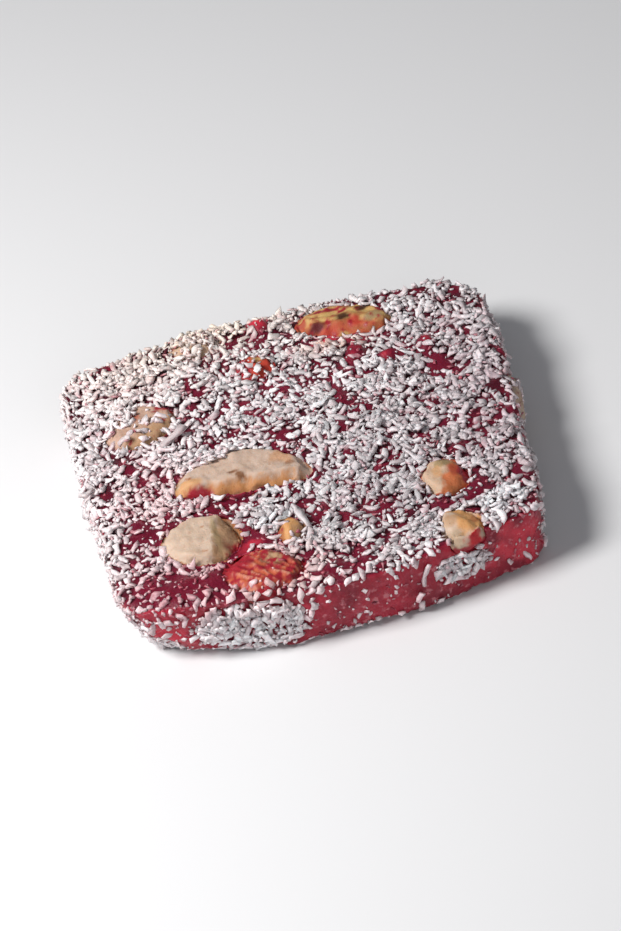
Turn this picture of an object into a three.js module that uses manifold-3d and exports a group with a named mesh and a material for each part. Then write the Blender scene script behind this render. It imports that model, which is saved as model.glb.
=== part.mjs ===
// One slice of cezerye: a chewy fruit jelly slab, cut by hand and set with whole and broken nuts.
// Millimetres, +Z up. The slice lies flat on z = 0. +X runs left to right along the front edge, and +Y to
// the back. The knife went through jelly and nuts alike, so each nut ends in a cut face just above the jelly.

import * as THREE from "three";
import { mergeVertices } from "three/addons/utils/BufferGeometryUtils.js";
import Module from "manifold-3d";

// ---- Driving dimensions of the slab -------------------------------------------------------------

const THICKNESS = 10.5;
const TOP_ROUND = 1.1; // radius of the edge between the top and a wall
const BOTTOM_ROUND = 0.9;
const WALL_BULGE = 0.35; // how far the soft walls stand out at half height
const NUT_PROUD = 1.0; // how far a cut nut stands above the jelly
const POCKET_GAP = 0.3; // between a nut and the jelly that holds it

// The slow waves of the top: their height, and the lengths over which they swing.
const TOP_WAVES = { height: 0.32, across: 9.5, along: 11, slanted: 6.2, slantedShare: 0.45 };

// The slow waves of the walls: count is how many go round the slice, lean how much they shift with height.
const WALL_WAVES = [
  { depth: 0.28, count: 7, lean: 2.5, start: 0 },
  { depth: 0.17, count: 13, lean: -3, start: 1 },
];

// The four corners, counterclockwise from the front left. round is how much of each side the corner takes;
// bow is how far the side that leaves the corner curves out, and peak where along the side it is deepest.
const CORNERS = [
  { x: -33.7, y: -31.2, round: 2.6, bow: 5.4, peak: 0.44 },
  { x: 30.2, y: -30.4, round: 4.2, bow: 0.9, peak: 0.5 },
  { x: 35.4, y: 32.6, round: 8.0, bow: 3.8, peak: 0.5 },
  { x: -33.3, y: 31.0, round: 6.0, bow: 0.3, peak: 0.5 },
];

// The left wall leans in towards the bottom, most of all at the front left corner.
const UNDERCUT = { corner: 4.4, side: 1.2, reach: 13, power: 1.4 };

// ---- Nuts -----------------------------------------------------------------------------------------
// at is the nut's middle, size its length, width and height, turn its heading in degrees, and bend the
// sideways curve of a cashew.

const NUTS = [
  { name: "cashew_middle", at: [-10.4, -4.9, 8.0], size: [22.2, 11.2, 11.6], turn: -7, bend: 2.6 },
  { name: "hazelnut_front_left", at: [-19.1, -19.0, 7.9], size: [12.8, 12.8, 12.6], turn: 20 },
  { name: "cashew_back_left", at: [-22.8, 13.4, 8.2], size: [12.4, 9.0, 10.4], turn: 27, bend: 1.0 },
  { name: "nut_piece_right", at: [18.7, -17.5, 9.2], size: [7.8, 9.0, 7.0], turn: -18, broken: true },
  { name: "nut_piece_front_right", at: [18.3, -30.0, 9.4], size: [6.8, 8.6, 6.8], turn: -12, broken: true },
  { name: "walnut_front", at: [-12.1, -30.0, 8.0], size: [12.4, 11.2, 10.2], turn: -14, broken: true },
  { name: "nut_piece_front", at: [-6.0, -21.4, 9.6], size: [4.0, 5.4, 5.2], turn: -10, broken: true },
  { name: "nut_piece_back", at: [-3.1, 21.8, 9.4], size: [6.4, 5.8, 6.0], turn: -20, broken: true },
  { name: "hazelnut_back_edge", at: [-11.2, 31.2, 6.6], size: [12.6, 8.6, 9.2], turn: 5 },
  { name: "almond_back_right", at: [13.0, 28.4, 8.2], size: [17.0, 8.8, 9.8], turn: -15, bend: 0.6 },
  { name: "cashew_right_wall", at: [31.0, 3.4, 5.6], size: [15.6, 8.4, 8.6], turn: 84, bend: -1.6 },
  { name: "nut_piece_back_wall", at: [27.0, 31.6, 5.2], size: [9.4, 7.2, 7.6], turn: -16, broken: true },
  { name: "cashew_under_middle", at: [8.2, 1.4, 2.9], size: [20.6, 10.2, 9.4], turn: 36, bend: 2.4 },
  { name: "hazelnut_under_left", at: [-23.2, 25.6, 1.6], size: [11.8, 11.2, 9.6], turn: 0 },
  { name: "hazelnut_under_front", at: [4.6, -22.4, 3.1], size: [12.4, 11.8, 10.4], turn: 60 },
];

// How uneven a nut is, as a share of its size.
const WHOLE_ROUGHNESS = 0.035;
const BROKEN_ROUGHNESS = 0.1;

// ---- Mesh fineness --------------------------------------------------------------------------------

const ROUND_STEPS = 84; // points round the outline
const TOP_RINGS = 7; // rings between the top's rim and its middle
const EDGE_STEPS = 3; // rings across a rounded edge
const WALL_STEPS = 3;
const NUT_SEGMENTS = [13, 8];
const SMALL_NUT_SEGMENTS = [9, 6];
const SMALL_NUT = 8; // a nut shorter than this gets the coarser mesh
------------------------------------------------
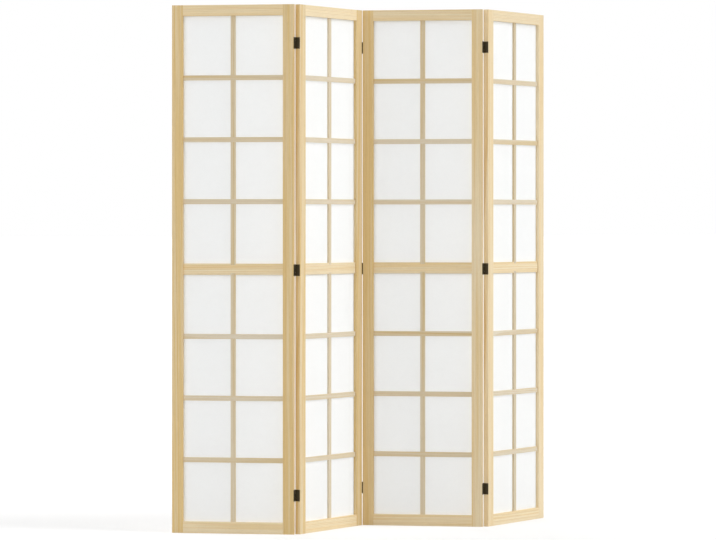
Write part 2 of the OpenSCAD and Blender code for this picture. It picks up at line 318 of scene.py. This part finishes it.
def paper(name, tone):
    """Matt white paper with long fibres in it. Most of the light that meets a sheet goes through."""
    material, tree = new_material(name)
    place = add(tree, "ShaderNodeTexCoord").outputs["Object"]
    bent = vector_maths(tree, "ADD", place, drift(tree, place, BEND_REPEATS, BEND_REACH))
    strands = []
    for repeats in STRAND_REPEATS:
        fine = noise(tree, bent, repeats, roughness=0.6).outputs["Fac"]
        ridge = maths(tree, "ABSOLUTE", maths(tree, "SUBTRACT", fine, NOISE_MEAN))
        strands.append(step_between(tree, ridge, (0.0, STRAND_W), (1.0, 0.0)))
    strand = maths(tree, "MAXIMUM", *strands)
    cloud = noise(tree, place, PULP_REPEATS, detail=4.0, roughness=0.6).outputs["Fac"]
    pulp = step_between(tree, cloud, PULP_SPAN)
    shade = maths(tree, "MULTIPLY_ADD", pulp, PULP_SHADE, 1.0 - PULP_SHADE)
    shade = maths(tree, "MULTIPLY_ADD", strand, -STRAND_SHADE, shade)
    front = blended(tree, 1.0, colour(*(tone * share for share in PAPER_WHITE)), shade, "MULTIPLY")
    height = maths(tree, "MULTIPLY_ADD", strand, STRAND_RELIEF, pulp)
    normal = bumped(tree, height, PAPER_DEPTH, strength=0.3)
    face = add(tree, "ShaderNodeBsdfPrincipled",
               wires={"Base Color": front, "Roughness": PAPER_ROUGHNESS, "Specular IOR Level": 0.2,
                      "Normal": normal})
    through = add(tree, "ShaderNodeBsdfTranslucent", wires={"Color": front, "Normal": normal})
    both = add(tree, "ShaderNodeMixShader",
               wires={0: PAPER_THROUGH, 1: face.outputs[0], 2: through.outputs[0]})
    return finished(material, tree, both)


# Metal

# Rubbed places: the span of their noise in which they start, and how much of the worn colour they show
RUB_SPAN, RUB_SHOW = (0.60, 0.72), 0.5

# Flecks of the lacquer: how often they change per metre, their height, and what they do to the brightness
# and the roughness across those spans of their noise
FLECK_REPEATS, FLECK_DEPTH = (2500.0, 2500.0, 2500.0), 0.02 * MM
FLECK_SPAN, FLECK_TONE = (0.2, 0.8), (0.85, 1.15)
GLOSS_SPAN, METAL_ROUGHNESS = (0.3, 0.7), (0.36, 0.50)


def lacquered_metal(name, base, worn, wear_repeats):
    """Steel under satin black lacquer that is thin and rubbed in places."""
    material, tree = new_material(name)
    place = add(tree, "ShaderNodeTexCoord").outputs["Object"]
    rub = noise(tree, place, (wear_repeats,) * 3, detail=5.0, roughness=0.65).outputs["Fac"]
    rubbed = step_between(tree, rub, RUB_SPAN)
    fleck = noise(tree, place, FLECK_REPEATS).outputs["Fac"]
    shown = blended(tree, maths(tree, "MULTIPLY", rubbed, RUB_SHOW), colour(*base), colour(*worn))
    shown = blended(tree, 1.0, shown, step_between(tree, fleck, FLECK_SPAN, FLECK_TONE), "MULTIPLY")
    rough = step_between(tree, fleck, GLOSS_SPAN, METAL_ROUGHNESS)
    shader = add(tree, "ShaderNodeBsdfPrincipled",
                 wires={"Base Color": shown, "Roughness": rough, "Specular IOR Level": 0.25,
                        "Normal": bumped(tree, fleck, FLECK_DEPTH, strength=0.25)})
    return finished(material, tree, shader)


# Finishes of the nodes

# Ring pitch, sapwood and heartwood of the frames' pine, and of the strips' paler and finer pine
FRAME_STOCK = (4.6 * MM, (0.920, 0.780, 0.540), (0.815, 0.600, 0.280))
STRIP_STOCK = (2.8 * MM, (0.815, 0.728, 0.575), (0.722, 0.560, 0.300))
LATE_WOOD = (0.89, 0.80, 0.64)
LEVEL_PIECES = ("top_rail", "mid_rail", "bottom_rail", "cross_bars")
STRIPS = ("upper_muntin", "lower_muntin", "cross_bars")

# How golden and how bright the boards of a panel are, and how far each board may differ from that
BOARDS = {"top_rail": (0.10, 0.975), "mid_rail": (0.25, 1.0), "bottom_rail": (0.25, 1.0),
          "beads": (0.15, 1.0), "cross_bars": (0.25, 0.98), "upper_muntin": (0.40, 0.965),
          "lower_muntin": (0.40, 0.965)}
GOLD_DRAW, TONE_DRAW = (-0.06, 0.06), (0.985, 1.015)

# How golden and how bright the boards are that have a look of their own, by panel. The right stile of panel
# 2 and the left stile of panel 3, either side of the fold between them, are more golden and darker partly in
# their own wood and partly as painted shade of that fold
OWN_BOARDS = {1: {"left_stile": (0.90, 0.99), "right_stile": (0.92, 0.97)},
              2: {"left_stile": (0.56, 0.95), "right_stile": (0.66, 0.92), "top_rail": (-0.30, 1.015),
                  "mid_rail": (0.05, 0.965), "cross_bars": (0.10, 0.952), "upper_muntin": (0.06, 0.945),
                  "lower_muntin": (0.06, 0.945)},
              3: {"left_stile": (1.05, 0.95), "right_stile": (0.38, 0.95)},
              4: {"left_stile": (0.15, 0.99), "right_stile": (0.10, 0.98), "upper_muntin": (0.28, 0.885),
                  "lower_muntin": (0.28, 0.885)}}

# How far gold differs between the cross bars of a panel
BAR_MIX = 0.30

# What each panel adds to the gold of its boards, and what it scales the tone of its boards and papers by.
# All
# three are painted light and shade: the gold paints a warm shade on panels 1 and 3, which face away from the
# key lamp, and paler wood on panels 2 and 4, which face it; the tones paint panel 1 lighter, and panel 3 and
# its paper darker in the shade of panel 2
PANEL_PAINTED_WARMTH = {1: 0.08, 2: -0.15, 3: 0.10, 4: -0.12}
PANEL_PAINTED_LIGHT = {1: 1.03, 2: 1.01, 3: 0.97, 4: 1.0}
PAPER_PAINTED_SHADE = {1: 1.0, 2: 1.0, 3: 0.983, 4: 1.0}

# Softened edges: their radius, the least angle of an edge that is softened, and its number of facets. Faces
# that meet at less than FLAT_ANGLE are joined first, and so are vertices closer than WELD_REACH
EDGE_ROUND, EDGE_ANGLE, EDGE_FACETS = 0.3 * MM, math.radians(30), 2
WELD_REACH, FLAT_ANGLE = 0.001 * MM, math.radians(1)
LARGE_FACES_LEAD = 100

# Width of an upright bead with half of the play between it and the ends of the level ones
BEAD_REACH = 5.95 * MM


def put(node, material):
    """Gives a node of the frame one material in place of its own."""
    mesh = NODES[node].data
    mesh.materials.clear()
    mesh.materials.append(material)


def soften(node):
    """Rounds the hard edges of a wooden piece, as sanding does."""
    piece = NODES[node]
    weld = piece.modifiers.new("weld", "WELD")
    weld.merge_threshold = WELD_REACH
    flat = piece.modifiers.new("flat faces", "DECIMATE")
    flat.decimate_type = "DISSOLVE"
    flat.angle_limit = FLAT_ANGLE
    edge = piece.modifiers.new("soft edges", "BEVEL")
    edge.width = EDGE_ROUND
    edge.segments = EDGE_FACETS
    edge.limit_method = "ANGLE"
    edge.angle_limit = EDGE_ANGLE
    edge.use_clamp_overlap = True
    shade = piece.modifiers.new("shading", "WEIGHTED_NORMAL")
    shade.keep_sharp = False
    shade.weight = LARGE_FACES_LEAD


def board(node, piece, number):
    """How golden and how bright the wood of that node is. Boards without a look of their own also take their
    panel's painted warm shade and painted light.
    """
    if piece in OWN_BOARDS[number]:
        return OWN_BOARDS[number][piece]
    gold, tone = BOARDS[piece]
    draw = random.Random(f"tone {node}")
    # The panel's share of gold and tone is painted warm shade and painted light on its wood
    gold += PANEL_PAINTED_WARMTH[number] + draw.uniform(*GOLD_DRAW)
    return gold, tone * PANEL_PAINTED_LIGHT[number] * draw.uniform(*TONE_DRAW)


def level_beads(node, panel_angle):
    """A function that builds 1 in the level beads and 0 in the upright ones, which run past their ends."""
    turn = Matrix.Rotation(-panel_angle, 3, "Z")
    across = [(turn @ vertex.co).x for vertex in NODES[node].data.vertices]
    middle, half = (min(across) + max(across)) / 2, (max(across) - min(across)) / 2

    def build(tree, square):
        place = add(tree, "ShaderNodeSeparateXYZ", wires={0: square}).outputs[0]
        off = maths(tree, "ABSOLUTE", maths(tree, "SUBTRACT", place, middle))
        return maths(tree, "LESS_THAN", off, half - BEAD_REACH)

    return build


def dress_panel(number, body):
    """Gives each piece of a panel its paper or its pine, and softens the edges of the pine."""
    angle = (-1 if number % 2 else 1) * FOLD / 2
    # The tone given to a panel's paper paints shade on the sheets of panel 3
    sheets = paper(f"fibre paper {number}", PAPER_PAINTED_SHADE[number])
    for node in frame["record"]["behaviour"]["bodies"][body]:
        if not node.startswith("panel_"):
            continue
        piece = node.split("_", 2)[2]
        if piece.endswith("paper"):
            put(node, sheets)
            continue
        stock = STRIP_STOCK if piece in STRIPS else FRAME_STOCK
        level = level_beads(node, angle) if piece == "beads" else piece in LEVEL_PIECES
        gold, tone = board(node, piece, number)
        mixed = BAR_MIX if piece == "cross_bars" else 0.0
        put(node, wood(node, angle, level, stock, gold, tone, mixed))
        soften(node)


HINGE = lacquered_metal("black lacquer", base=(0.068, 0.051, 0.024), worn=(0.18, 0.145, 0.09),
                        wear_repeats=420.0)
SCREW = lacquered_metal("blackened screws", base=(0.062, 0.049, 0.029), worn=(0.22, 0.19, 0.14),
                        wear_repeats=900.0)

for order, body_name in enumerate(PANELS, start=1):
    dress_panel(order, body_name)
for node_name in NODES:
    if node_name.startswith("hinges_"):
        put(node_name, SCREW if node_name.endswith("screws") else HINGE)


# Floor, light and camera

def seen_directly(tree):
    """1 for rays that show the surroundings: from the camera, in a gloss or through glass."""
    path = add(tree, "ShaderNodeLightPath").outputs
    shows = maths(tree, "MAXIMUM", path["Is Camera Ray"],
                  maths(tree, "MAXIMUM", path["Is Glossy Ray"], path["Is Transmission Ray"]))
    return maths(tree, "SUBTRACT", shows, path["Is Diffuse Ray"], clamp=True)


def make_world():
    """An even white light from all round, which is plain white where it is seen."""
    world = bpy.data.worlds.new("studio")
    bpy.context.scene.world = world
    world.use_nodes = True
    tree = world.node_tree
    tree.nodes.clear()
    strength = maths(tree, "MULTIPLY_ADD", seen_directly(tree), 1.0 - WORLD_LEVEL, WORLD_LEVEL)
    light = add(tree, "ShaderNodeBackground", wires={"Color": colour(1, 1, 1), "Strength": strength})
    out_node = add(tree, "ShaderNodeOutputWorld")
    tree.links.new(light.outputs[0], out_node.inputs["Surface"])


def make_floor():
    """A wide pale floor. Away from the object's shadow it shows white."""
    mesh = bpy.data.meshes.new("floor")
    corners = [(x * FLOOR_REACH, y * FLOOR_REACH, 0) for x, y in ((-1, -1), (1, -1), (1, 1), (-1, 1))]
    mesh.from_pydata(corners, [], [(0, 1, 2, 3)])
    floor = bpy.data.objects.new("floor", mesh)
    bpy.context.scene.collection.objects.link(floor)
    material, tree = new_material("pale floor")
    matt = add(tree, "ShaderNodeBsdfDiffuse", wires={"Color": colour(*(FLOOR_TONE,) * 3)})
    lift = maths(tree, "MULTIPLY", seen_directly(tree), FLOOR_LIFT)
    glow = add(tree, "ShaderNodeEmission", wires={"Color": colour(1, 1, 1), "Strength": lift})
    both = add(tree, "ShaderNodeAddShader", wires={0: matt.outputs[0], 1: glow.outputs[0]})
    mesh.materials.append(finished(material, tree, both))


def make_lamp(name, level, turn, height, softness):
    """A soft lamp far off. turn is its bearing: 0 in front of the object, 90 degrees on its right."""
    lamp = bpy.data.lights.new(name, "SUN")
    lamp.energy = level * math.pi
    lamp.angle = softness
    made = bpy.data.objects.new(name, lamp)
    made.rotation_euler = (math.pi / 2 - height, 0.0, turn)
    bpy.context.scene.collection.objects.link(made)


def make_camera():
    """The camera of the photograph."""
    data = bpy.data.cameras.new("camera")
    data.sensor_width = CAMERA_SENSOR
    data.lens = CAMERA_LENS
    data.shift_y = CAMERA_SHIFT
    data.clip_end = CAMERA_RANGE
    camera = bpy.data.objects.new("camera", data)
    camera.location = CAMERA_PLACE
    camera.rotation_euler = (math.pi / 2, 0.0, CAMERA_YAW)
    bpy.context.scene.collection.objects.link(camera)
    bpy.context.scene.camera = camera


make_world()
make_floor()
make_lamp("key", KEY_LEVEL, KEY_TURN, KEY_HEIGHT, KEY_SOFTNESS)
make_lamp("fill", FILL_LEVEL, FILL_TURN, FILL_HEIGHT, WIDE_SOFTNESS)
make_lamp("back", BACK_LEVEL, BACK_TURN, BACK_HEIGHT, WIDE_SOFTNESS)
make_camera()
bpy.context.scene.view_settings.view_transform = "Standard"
------------------------------------------------
Starting with the line with "Turn this picture" and ending with the line with "13, power: 1.4", extract every line exactly and nothing outside that span.

* The answer *
Turn this picture of an object into a three.js module that uses manifold-3d and exports a group with a named mesh and a material for each part. Then write the Blender scene script behind this render. It imports that model, which is saved as model.glb.
=== part.mjs ===
// One slice of cezerye: a chewy fruit jelly slab, cut by hand and set with whole and broken nuts.
// Millimetres, +Z up. The slice lies flat on z = 0. +X runs left to right along the front edge, and +Y to
// the back. The knife went through jelly and nuts alike, so each nut ends in a cut face just above the jelly.

import * as THREE from "three";
import { mergeVertices } from "three/addons/utils/BufferGeometryUtils.js";
import Module from "manifold-3d";

// ---- Driving dimensions of the slab -------------------------------------------------------------

const THICKNESS = 10.5;
const TOP_ROUND = 1.1; // radius of the edge between the top and a wall
const BOTTOM_ROUND = 0.9;
const WALL_BULGE = 0.35; // how far the soft walls stand out at half height
const NUT_PROUD = 1.0; // how far a cut nut stands above the jelly
const POCKET_GAP = 0.3; // between a nut and the jelly that holds it

// The slow waves of the top: their height, and the lengths over which they swing.
const TOP_WAVES = { height: 0.32, across: 9.5, along: 11, slanted: 6.2, slantedShare: 0.45 };

// The slow waves of the walls: count is how many go round the slice, lean how much they shift with height.
const WALL_WAVES = [
  { depth: 0.28, count: 7, lean: 2.5, start: 0 },
  { depth: 0.17, count: 13, lean: -3, start: 1 },
];

// The four corners, counterclockwise from the front left. round is how much of each side the corner takes;
// bow is how far the side that leaves the corner curves out, and peak where along the side it is deepest.
const CORNERS = [
  { x: -33.7, y: -31.2, round: 2.6, bow: 5.4, peak: 0.44 },
  { x: 30.2, y: -30.4, round: 4.2, bow: 0.9, peak: 0.5 },
  { x: 35.4, y: 32.6, round: 8.0, bow: 3.8, peak: 0.5 },
  { x: -33.3, y: 31.0, round: 6.0, bow: 0.3, peak: 0.5 },
];

// The left wall leans in towards the bottom, most of all at the front left corner.
const UNDERCUT = { corner: 4.4, side: 1.2, reach: 13, power: 1.4 };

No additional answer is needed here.